The momentum vector P = (P_1, P_2, P_3) and position r = (r_1, r_2,
r_3) have Poisson brackets
{r_i, r_j} = 0, {r_i, P_j} = delta_{ij}, {P_i, P_j} = 0.
If you use spherical coordinates for P, with
k = (sin T cos F, sin T sin F, cos T)
i = (cos T cos F, cos T sin F, -sin T)
j = (-sin F, cos F, 0)
and write
P = pk, r = xi + yj + zk
then, p = |P| is the magnitude of the momentum; z is the longitudinal
coordinate, while (x,y) are the transverse coordinates.
This is particularly useful in discussing what happens when the
DIRECTION of the momentum is kept constant or (more generally) what
"Heisenberg spread" corresponds to the directional unit vector k = P/
p.
In fact, in spherical form, the Poisson bracket relations become
{T, F} = 0, {p, T} = 0, {p, F} = 0
{z, T} = 0, {z, F} = 0, {p, z} = 1
{x, p} = 0, {y, p} = 0
{x, T} = 1/p, {x, F} = 0
{y, T} = 0, {y, F} = 1/(p sin T)
Classically, this shows that (px, T) and (py sin T, F) and (z, p) are
each conjugate sets.
So in a quantum setting, a dispersion comes by confining the angular
coordinates T and F; resulting in spreads of the transverse
coordinates x and y in accordance with the Heisenberg relations
[x, T] = i h-bar/p; [y, F] = i h-bar/(p sin T).

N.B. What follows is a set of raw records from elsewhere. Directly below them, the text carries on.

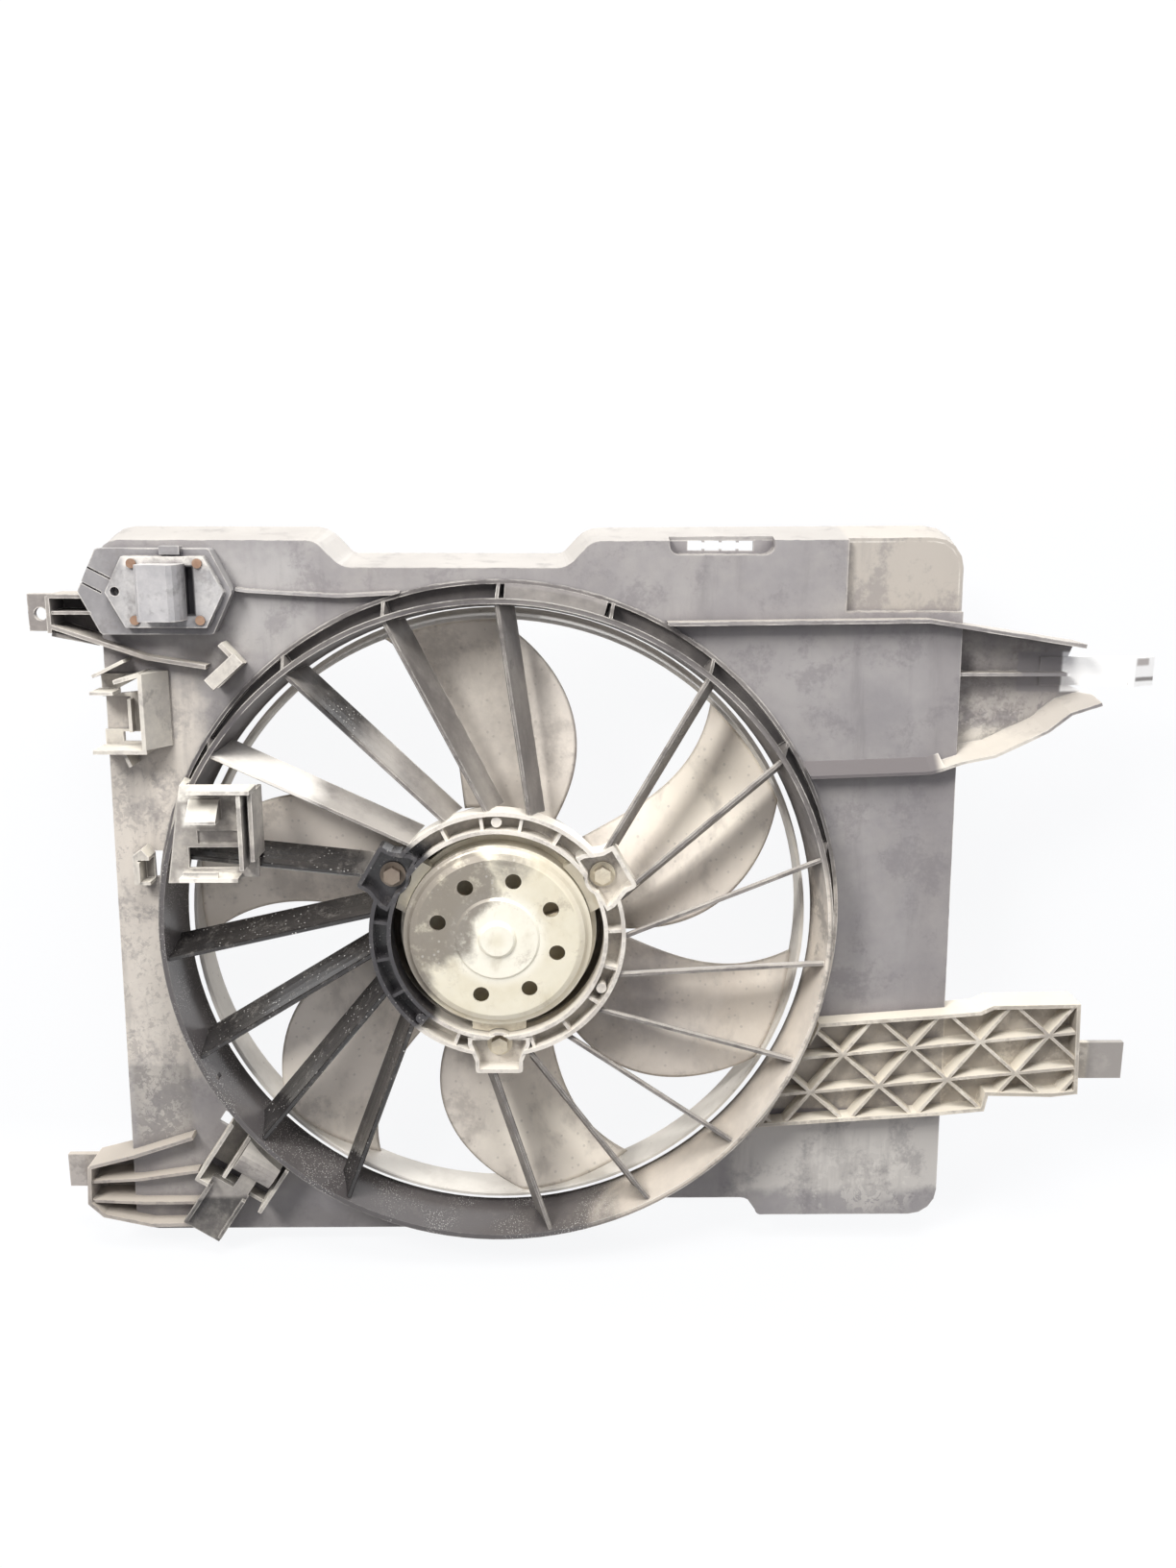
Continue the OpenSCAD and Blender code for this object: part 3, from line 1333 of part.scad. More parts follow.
// Spring clip that holds the hub on the shaft
module fan_clip() color(zinc) rearward() {
    translate([0, 0, shaft_front + 1.55]) difference() {
        cylinder(r = 9, h = 1.1, $fn = small_fn);
        translate([0, 0, -1]) cylinder(r = shaft_r - 0.58, h = 4, $fn = small_fn);
        block(-2, 2, 0, 12, -1, 4);
    }
}

shroud_panel();
shroud_rim();
fan_tunnel();
stator_vanes();
motor_ring();
arm_upper_left();
arm_upper_right();
arm_lower_left();
arm_lower_right();
relay_bracket();
lead_bracket();
lead_hook();
lead_clip();
plug_holder();
motor_plug();
resistor_carrier();
resistor_plate();
resistor_socket();
resistor_terminals();
resistor_rivets();
resistor_coil();
motor_can();
motor_end_cap();
motor_flange();
motor_bolts();
motor_nuts();
motor_magnets();
brush_plate();
brushes();
brush_springs();
front_bearing();
rear_bearing();
fan_hub();
fan_blades();
fan_band();
fan_clip();
motor_shaft();
armature_core();
armature_windings();
commutator();
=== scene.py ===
# Looks of a radiator cooling fan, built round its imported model.
# Metres; X is right, Z is up, the camera looks along +Y.
import bpy
import math
from mathutils import Matrix, Vector


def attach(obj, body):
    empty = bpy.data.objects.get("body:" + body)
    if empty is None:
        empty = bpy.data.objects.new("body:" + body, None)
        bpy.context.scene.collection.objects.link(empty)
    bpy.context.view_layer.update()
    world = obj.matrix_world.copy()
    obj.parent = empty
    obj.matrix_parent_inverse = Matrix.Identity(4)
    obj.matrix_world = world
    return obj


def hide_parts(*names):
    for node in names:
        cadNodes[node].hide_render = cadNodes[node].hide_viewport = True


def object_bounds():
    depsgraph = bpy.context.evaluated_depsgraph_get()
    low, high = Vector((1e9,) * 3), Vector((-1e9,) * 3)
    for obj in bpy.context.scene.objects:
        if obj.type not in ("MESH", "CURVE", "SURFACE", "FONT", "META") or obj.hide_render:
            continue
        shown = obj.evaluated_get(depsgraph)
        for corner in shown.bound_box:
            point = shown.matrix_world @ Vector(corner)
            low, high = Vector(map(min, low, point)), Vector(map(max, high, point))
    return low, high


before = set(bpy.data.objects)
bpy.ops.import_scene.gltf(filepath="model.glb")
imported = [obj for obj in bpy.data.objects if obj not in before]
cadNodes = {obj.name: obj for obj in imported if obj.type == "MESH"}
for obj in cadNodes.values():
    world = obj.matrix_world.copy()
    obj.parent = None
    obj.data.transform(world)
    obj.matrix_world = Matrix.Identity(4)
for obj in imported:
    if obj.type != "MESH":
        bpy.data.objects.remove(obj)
cadLow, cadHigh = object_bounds()
mm = 0.001
print("frame loaded:", len(cadNodes), "nodes")

# Camera: the photograph's own viewpoint
cameraSettings = {
    "place": (0.0439, -0.8322, 0.2703),
    "pitchDown": 12.79,
    "yawRight": 0.88,
    "roll": -0.20,
    "focalPixels": 1350,
    "imageHeight": 1632,
    "sensor": 36,
    "reach": 20,
}


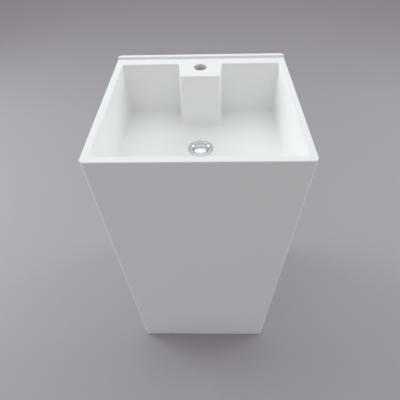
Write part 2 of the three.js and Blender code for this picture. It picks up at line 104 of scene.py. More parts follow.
class BasinSizes(bpy.types.PropertyGroup):
    """Sizes of the body, in metres."""
    lean: FloatProperty(name="Wall lean", description="How far a wall leans in for each metre down",
                        default=0.028125)
    wall: FloatProperty(name="Wall", description="Thickness of the outer walls",
                        default=0.018, unit="LENGTH")
    basin_back: FloatProperty(name="Basin back", description="Rim-level place of the basin's rear wall",
                              default=0.180, unit="LENGTH")
    rear_wall: FloatProperty(name="Rear wall", description="Thickness of the basin's rear wall",
                             default=0.012, unit="LENGTH")
    block_front: FloatProperty(name="Block front width", description="Width of the tap block's front",
                               default=0.102, unit="LENGTH")
    block_rear: FloatProperty(name="Block rear width", description="Width of the block at the rear wall",
                              default=0.113, unit="LENGTH")
    block_flare: FloatProperty(name="Block flare", description="Spread of a cheek for each metre down",
                               default=0.0165)
    block_wall: FloatProperty(name="Block wall", description="Thickness of the hollow tap block",
                              default=0.012, unit="LENGTH")
    tap_hole: FloatProperty(name="Tap hole radius", description="Radius of the open tap hole",
                            default=0.0175, unit="LENGTH")
    tap_hole_y: FloatProperty(name="Tap hole place", description="Place of the tap hole behind the middle",
                              default=0.161, unit="LENGTH")
    dish_radius: FloatProperty(name="Dish radius", description="Radius of the fall round the waste",
                               default=0.130, unit="LENGTH")
    dish_fall: FloatProperty(name="Dish fall", description="Depth of the fall at the waste",
                             default=0.005, unit="LENGTH")
    outer_round: FloatProperty(name="Outer rounding", description="Radius of the upright outer edges",
                               default=0.012, unit="LENGTH")
    inner_round: FloatProperty(name="Inner rounding", description="Radius of the basin's upright corners",
                               default=0.0045, unit="LENGTH")
    block_round: FloatProperty(name="Block rounding", description="Radius of the tap block's upright edges",
                               default=0.005, unit="LENGTH")
    cove: FloatProperty(name="Cove", description="Radius where the walls meet the basin floor",
                        default=0.004, unit="LENGTH")
    arris: FloatProperty(name="Arris", description="Radius of the eased edges of the rim",
                         default=0.0022, unit="LENGTH")
    steps: IntProperty(name="Round steps", description="Steps in a quarter round of the body", default=8)
    turns: IntProperty(name="Turned steps", description="Steps round a turned piece", default=72)
    strip: FloatProperty(name="Strip", description="Thickness of the strips inside the body",
                         default=0.018, unit="LENGTH")


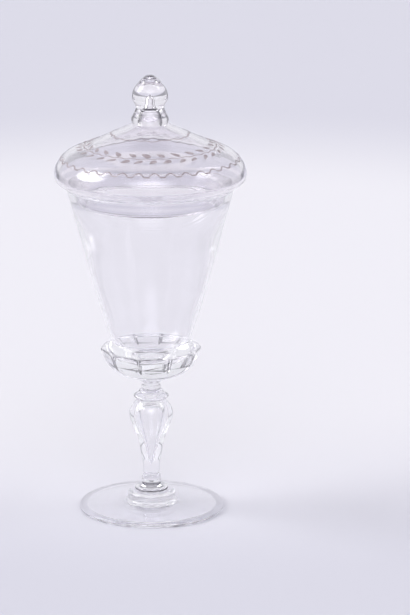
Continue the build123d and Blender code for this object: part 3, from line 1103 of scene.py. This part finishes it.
class GOBLET_OT_stage(bpy.types.Operator):
    """Set out the table top, the soft light and the camera"""
    bl_idname = "goblet.stage"
    bl_label = "Studio"

    def execute(self, context):
        scene = context.scene
        bpy.ops.object.select_all(action="DESELECT")
        bpy.ops.mesh.primitive_circle_add(vertices=96, radius=6, fill_type="NGON")
        floor = context.object
        floor.name = floor.data.name = "table_top"
        floor.data.materials.append(table_top())
        self.light(scene)
        bpy.ops.object.camera_add(location=CAMERA_PLACE, rotation=(math.radians(CAMERA_TILT), 0, 0))
        camera = context.object
        camera.data.lens, camera.data.sensor_width = CAMERA_LENS, SENSOR_WIDTH
        camera.data.clip_start, camera.data.clip_end = 0.05, 60
        scene.camera = camera
        scene.view_settings.view_transform = "Standard"
        self.clear_through(scene.cycles)
        return {"FINISHED"}

    def clear_through(self, cycles):
        """Lets light pass through many skins of glass, one behind another."""
        skins = 96
        cycles.max_bounces = skins
        cycles.transmission_bounces, cycles.glossy_bounces = skins, skins
        cycles.transparent_max_bounces = 64
        cycles.blur_glossy, cycles.sample_clamp_indirect = 0, 30

    def light(self, scene):
        """A bright backdrop all round, a dim ceiling and large soft lamps in it."""
        colours = scene.goblet_stage
        world = bpy.data.worlds.new("studio")
        scene.world = world
        paint = Paint(world)
        way = paint.node("ShaderNodeTexCoord", output="Generated")
        depth, height = paint.parts(way)[1:]
        sky = paint.mixed(paint.span(height, 0.78, 0.90), colours.horizon, colours.ceiling)
        strength = paint.span(depth, -0.85, -0.45, colours.room, 1.0)
        for direction, spread in LAMPS:
            near = paint.measured("DOT_PRODUCT", way, Vector(direction).normalized())
            edge = math.cos(math.radians(spread))
            lamp = paint.span(near, edge, edge + 0.03)
            sky = paint.mixed(lamp, sky, (1.0, 1.0, 1.0, 1.0))
            strength = lamp * colours.softbox + strength
        front = paint.measured("DOT_PRODUCT", way, FRONT_LIGHT)
        strength = paint.span(front, 0.86, 1.0, 0.0, 3.0) + strength
        glow = paint.node("ShaderNodeBackground", {}, {"Color": sky, "Strength": strength})
        paint.node("ShaderNodeOutputWorld", {}, {"Surface": glow})


class GOBLET_PT_panel(bpy.types.Panel):
    """The goblet's sizes and colours, and a button for each piece"""
    bl_idname = "GOBLET_PT_panel"
    bl_label = "Covered goblet"
    bl_space_type = "VIEW_3D"
    bl_region_type = "UI"
    bl_category = "Goblet"

    def draw(self, context):
        for name in GROUPS:
            box = self.layout.box()
            group = getattr(context.scene, name)
            for setting in group.__annotations__:
                box.prop(group, setting)
        for operator in OPERATORS:
            self.layout.operator(operator.bl_idname)


GROUPS = {
    "goblet_form": GobletForm,
    "goblet_glass": GobletGlass,
    "goblet_enamel": GobletEnamel,
    "goblet_stage": GobletStage,
}
OPERATORS = [
    GOBLET_OT_stage, GOBLET_OT_foot, GOBLET_OT_stem, GOBLET_OT_calyx, GOBLET_OT_bowl,
    GOBLET_OT_cover, GOBLET_OT_finial, GOBLET_OT_wreath, GOBLET_OT_waves,
]


def register():
    """Adds the settings, the operators and the panel to Blender."""
    for kind in [*GROUPS.values(), *OPERATORS, GOBLET_PT_panel]:
        bpy.utils.register_class(kind)
    for name, group in GROUPS.items():
        setattr(bpy.types.Scene, name, bpy.props.PointerProperty(type=group))


def unregister():
    """Takes them away again."""
    for name in GROUPS:
        delattr(bpy.types.Scene, name)
    for kind in [GOBLET_PT_panel, *OPERATORS[::-1], *list(GROUPS.values())[::-1]]:
        bpy.utils.unregister_class(kind)


def main():
    """Makes the goblet piece by piece."""
    register()
    bpy.ops.goblet.stage()
    bpy.ops.goblet.foot()
    bpy.ops.goblet.stem()
    bpy.ops.goblet.calyx()
    bpy.ops.goblet.bowl()
    bpy.ops.goblet.cover()
    bpy.ops.goblet.finial()
    bpy.ops.goblet.wreath()
    bpy.ops.goblet.waves()


if __name__ == "__main__":
    main()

(This assumes the system is canonically quantized with respect to the
3 spherical coordinate pairs; the results are a bit different than
what comes about by canonically quantizing with respect to the 3
cartesian coordinate pairs; but everything is still valid up to the
first order in h-bar).
So, in the quantum setting, single electrons display dispersion in
transverse directions when you confine the direction of their
momentum. That comes about, for instance, by passing the electron
through a hole, since the direction of the momentum is then confined
to the line joining the hole to the source. So, coming out of the hole
it disperses in transverse directions.